I am only late in my own mind. I know that. I recognize that I have until the following Monday to complete the lesson. And, even then, there is no penalty if I continue working on it after the following Monday. If I went on vacation – oh, to go on vacation! – there would be no penalty if I finished the lesson after getting home.

And all these other students, that I am imagining having finished the lesson – well, they are imaginary also. I know that many of them have busy family lives, children, houses, spouses, who require their time. They have active hobbies, exercise routines. It is probable that many of them don’t finish the lesson on Monday, each week. Some number of them, I know for a fact, have several lessons to complete.

I know this in my head.

I recognize the artificial construct of time. I am not late until the following Monday.

I just feel late in my heart.

And it causes me pain.

Guilt sits heavy in my solar plexis, turning it a muddy red color, sending out waves of nausea.

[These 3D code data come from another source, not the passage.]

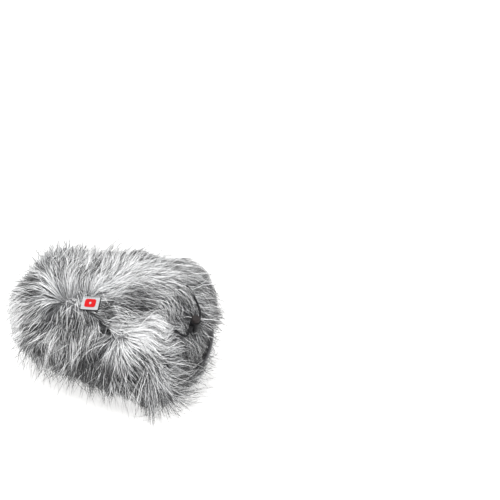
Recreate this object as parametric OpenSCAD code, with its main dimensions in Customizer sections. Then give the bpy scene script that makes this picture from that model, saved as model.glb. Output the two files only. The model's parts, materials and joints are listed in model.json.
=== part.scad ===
// Furry slip-on windscreen cover for a microphone blimp, lying on its side on a flat surface.
// A long-pile sleeve with a closed front end, a slit with a hook-and-loop closure flap,
// and a rear mouth gathered by a drawcord with a spring cord lock.
// Origin: middle of the footprint, on the surface it lies on.  +X runs to the rear mouth.

/* [Fur cover] */
// Radius of the fur around the closed front end
front_r = 80; // [74:1:84]
// Radius of the fur around the rear half
rear_r = 86; // [82:1:90]
// Half the width of the flat that the slumped sleeve adds to its round section
half_flat = 16; // [10:1:20]
// Height of the sleeve's middle above the surface it lies on
axis_z = 78; // [74:1:79]
// Distance from the middle of the front end's round to the origin
front_x = 60; // [50:1:64]
// Distance from the origin to the middle of the rear end's round
rear_x = 50; // [46:1:54]
// Distance from the origin to the cloth edge at the rear mouth
mouth_x = 122; // [120:1:124]
// Distance from the origin to the seam of the front end panel
cap_x = 92; // [88:1:96]

/* [Cavity] */
// Radius of the cavity at the front end
bore_front_r = 38; // [34:1:40]
// Radius of the cavity in the middle of the sleeve
bore_rear_r = 45; // [42:1:46]
// Radius of the gathered rear mouth
mouth_r = 36; // [34:1:36]

/* [Closure] */
// Length of the closure flap along the slit
flap_len = 72; // [60:1:72]
// Width of the closure flap from the slit to its fold line
flap_w = 38; // [34:1:38]
// Widest opening of the closure flap
flap_open_deg = 32; // [20:1:32]
// Width of the hook tape and the loop tape
tape_w = 12; // [8:1:12]

/* [Drawcord] */
// Diameter of the elastic drawcord
cord_d = 3.2; // [2.8:0.1:3.2]
// Outer radius of the cord lock's barrel
barrel_r = 6.8; // [6.6:0.1:7]
// Travel of the cord lock's button
press_travel = 4; // [3:0.5:4]

/* [Label] */
// Width of the label plate
label_w = 27; // [22:1:28]
// Height of the label plate
label_h = 20; // [18:1:22]

/* [Hidden] */
$fn = 96;
far = 400;              // longer than the whole cover
tape_t = 1.5;           // thickness of seam tapes

neck_from = 40;         // distance from rear_x to where the cavity starts to narrow towards the mouth

// Closure frame: x along the slit to the rear, y across it to the flap side, z outwards
slit_at = [81, -52, 131];
slit_turn = [42, 0, 40];
slit_gap = 2.5;         // half the width of the slit's open rear end and of its gap beside the flap
flap_under = -15;       // height of the flap's underside in the closure frame
flap_x0 = -40;          // front end of the flap
flap_x1 = flap_x0 + flap_len;
flap_gap = 0.5;         // free space around the flap
hinge_gap = 0.4;        // free space on each side of the fold line
inside_low = -58;       // a height in the closure frame that lies inside the cavity
edge_t = 1.2;           // thickness of the tapes on the slit's edges
edge_w = 8;             // width of the tapes on the slit's edges
tongue_t = 1.5;
tongue_top = flap_under - 2;
hook_t = 0.9;           // thickness of the hook tape
loop_t = 0.8;           // thickness of the loop tape
hinge_y = flap_w + 2;

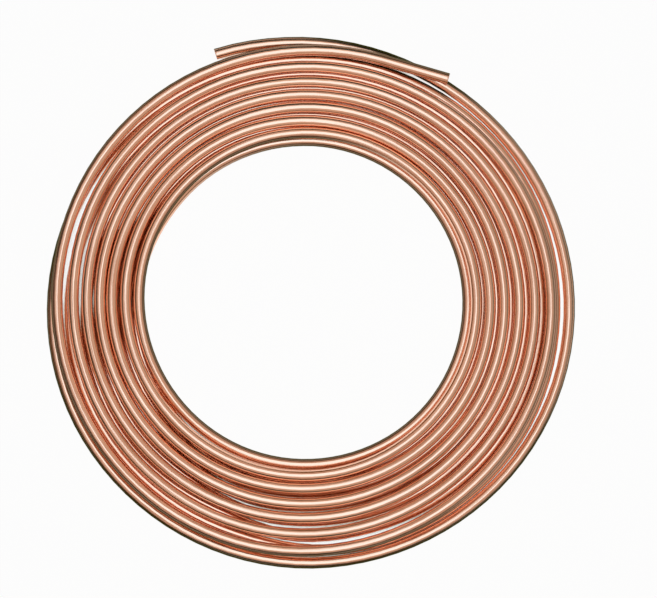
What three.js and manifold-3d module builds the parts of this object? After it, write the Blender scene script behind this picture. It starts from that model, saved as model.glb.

If the lessons only launched on Fridays, I tell myself, I wouldn’t feel this way.

What is it about Mondays that feels like the start of the week? What if I had a calendar where the weeks ran Saturday through Friday? Would I feel better then? Or maybe that’s the wrong cadence.

Nevertheless, the suffering is real.

There is suffering in the world.

It is a natural part of existence. Whether you feel positive most of the time with moments of suffering or if you suffer much of the time, with moments where peace brings relief, suffering is natural.

My suffering over this temporal anomaly is nothing compared to the suffering many people are experiencing on any given day. Nevertheless, it is real to me.

The first noble truth is that there is suffering in the world. Suffering is real, even when caused by first world problems. The problems may not be real problems, but the suffering itself feels real.

The second noble truth is that suffering is caused by attachment: all the shoulds of the world. That I should finish the lesson before the weekend, something that feels obligatory because U.S. schools hold classes Monday – Friday. That I should be on time for things because the rules tell me that I should and because I made up my mind that I should always be on time and because my mother is never on time and I made up my mind that I should be different from my mother. This attachment is something in my head.

The third noble truth is that I can alleviate suffering by letting go of this attachment. Letting go of the attachment would relieve my suffering. It would also relieve the suffering that I cause others, by judging them for being late. I try not to judge others about being late, I understand they are busy – even if only in their own minds – and I am usually flexible. By holding up promptitude as an ideal state of being for myself, I am measuring them to this state of being and finding them wanting. I am usually flexible but sometimes people push my buttons by being late just one time too many and then my attachment comes out. And my evident pain when I am late sends a message to them: if you are late, you are bad. So letting go of this attachment –  putting it down as the elder monk puts down the beautiful woman he carries across the river – instead of carrying it with me – as the younger monk carries the guilt (of having touched a woman while ferrying her across a river) for the rest of the day – relieves suffering in the world, my own suffering as well as the suffering of those I judge for being late.

It all starts with compassion for yourself: you can only have compassion for others when you have compassion for yourself.

May I accept that my pain is real.

May I be kind to myself.

May I accept myself as I am, right now.